The mean and variance of these distributions is about the same, but the shapes are different: the Gaussian distribution extends a little farther to the left, and the lognormal distribution extends much farther to the right.

The crosses indicate the top three scorers in each sample. In the Gaussian distribution, the top three scores are 1123, 1146, and 1161. They are barely distinguishable in the figure, and and if we think of them as Elo scores, there is not much difference between them. According to the Elo formula, we expect the top player to beat the #3 player about 55% of the time.

In the lognormal distribution, the top three scores are 2913, 3066, and 3155. They are clearly distinct in the figure and substantially different in practice. In this example, we expect the top player to beat #3 about 80% of the time.

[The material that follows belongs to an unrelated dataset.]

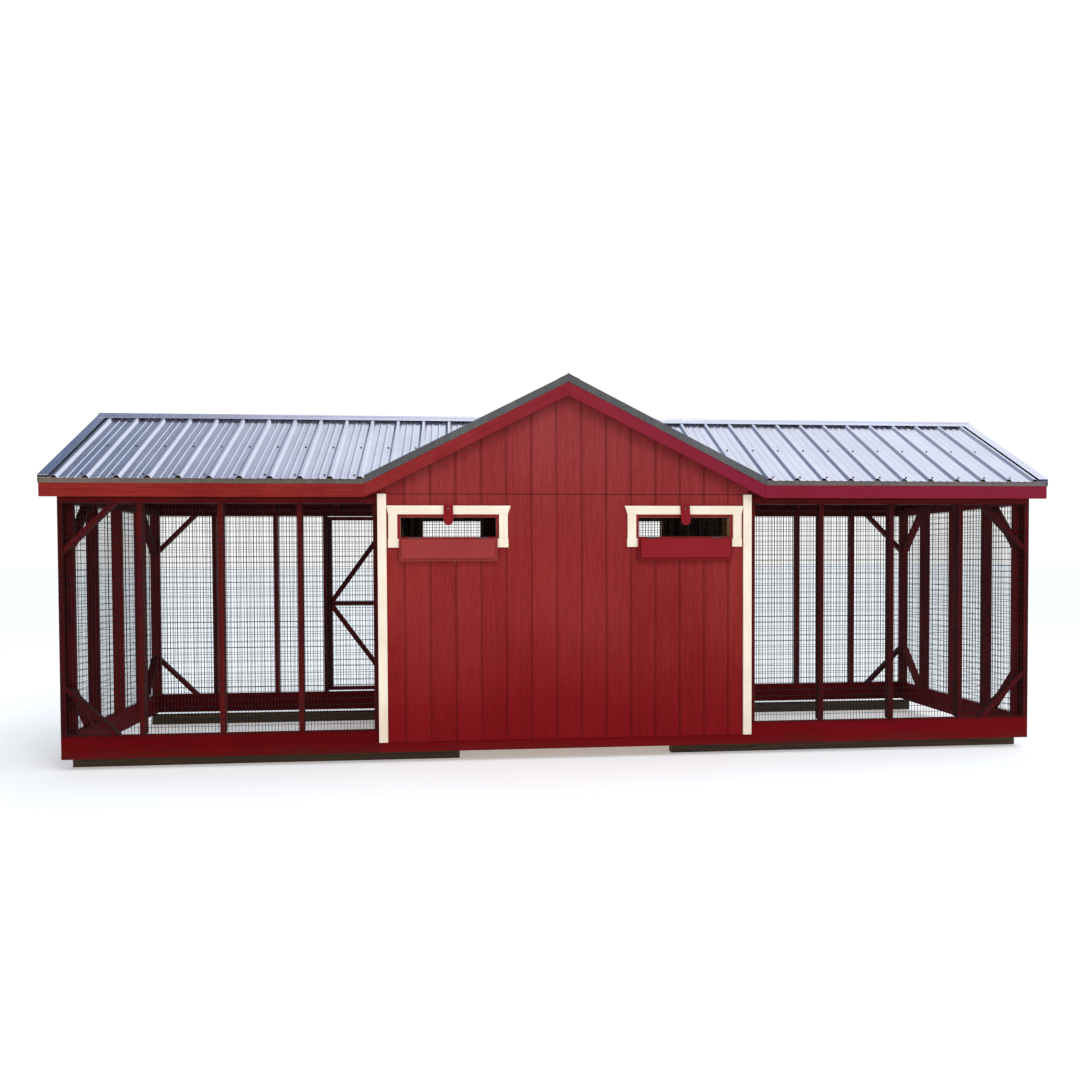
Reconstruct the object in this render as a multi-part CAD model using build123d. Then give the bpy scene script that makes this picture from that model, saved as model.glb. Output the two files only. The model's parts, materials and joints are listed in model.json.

In reality, the top-rated chess players in the world are more tightly clustered than my simulated players, so this example is not entirely realistic. Even so, Garry Kasparov is widely considered to be the greatest chess player of all time. The current world champion, Magnus Carlsen, might overtake him in another decade, but even he acknowledges that he is not there yet.

Less well known, but more dominant, is Marion Tinsley, who was the checkers (aka draughts) world champion from 1955 to 1958, withdrew from competition for almost 20 years – partly for lack of competition – and then reigned uninterrupted from 1975 to 1991. Between 1950 and his death in 1995, he lost only seven games, two of them to a computer. The man who programmed the computer thought Tinsley was “an aberration of nature”.

Marion Tinsley might have been the greatest G.O.A.T. of all time, but I’m not sure that makes him an aberration. Rather, he is an example of the natural behavior of lognormal distributions:

  • In a lognormal distribution, the outliers are farther from average than in a Gaussian distribution, which is why ordinary runners can’t beat the Freeze, even with a head start.
  • And the margin between the top performer and the runner-up is wider than it would be in a Gaussian distribution, which is why the greatest of all time is, in many fields, an outlier among outliers.